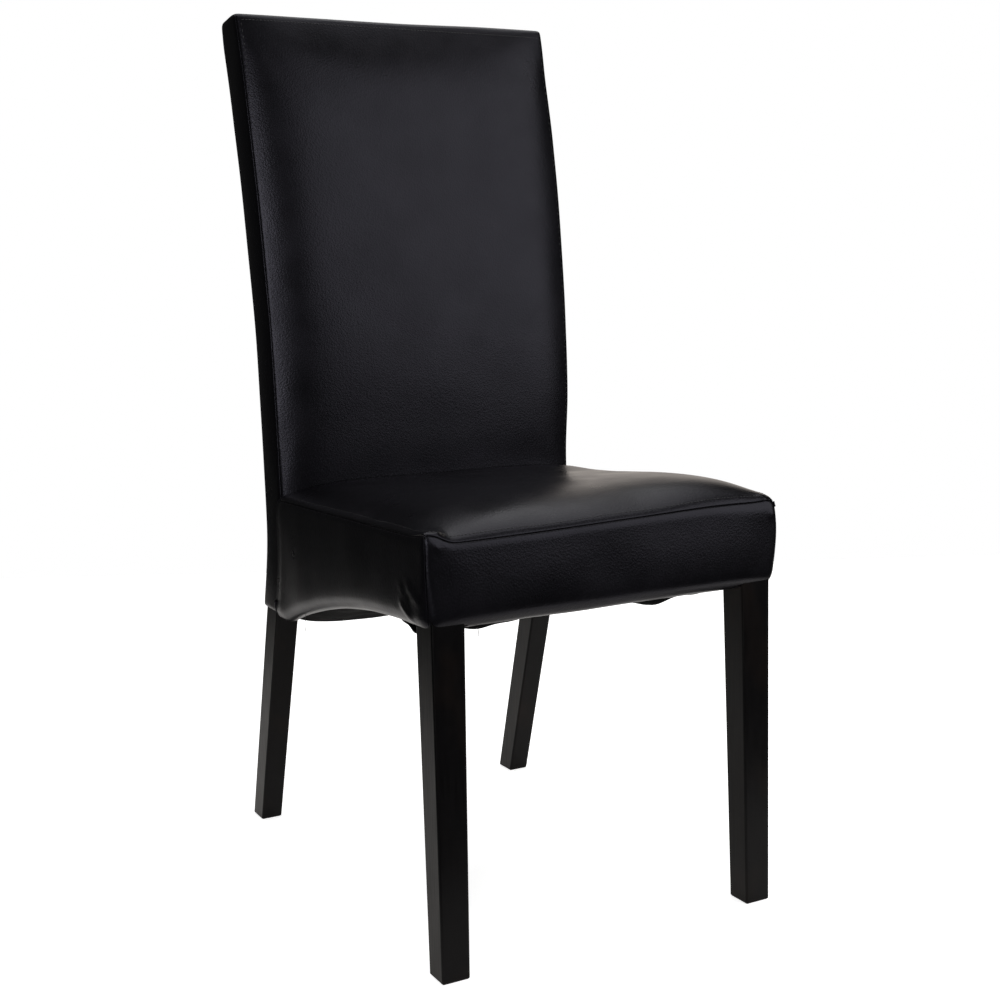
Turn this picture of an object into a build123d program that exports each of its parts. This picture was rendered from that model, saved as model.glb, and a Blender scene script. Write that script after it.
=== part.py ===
from build123d import *
import math
import os

# Upholstered parsons chair: a tenoned hardwood frame, woven webbing, foam, and a sewn cover.
# Millimetres. X is the chair's width, Y runs from its front to its back, Z is up.
# The origin is on the floor, in the middle of the chair's footprint.

# ---------------------------------------------------------------- overall sizes
overall_height = 1040.0
overall_depth = 600.0           # to the edge of the rear feet, before it is eased
seat_front_width = 430.0
seat_rear_width = 419.0
back_width = 416.0
seat_depth = 432.0              # front of the seat to the front seam of the back
seam_front_height = 461.0       # seam round the seat's top panel, at the front
seam_rear_height = 451.0
seat_crown = 29.0               # rise of the seat's top above its front seam
back_crown = 13.0               # how far the back's front panel stands out from its seams
seat_edge = 60.0                # width of the rounding along the seams of the seat's top
back_edge = 34.0                # width of the rounding along the seams of the back's front
edge_share = 0.8                # part of a crown's rise that its rounding makes up

# ---------------------------------------------------------------- cover and padding
cover = 1.2                     # coated fabric
soft_gap = 0.3                  # air between a cover and what it lies on
seam_gap = 0.1                  # between the edges of two panels at a seam
front_padding = 1.6             # wadding between the cover and the front rail
back_padding = 2.6              # wadding between the cover and the card behind the back
turn_under = 24.0               # width of the cover's hems below the rails
hem_end = 1.0                   # from a leg to the end of a hem
tail_margin = 7.0               # from a post, or from the rear of a rail, to a panel's tail

# ---------------------------------------------------------------- front legs
front_leg_top = 37.5            # square
front_leg_foot = 32.0           # square
front_leg_inset = 6.0           # from the side of the seat to the leg's outer face
edge_radius = 2.5               # eased edges of all four legs
foot_chamfer = 1.5              # round the foot of each leg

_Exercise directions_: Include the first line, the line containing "# The origin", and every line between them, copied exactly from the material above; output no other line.

_Written reply_:
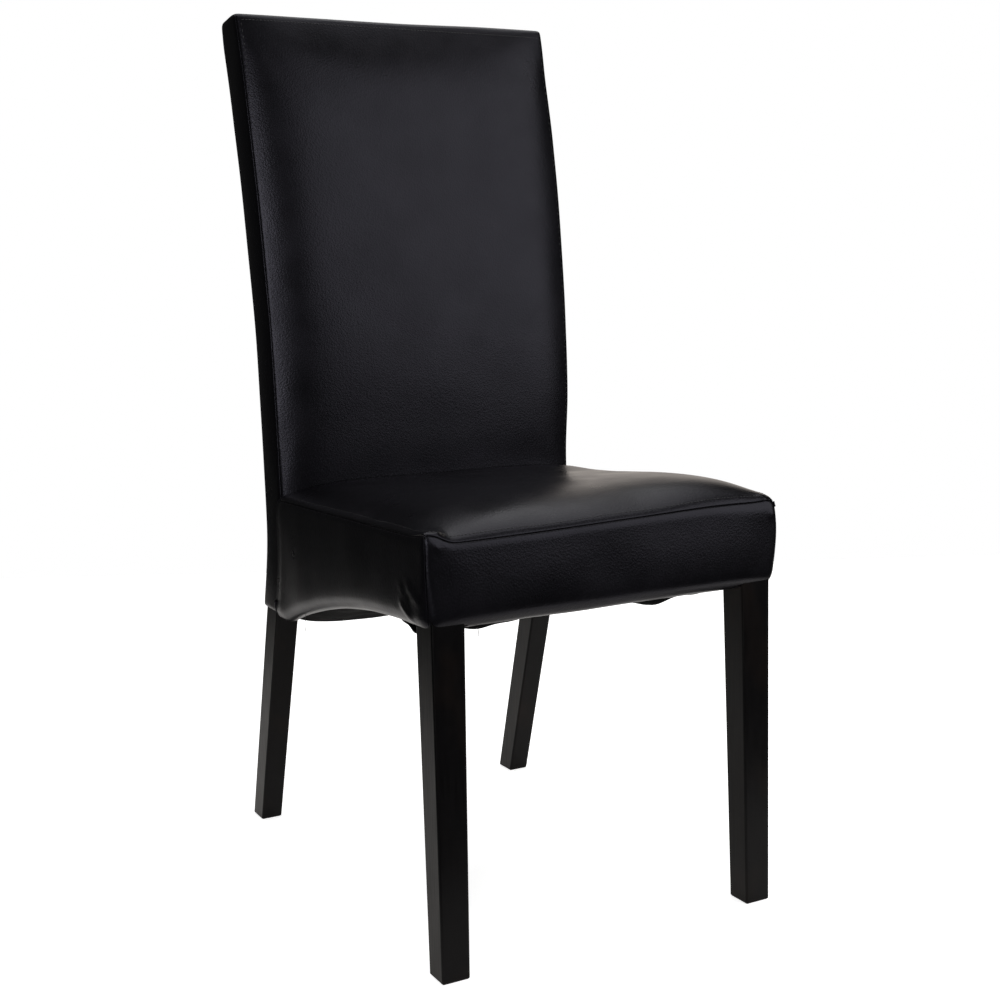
Turn this picture of an object into a build123d program that exports each of its parts. This picture was rendered from that model, saved as model.glb, and a Blender scene script. Write that script after it.
=== part.py ===
from build123d import *
import math
import os

# Upholstered parsons chair: a tenoned hardwood frame, woven webbing, foam, and a sewn cover.
# Millimetres. X is the chair's width, Y runs from its front to its back, Z is up.
# The origin is on the floor, in the middle of the chair's footprint.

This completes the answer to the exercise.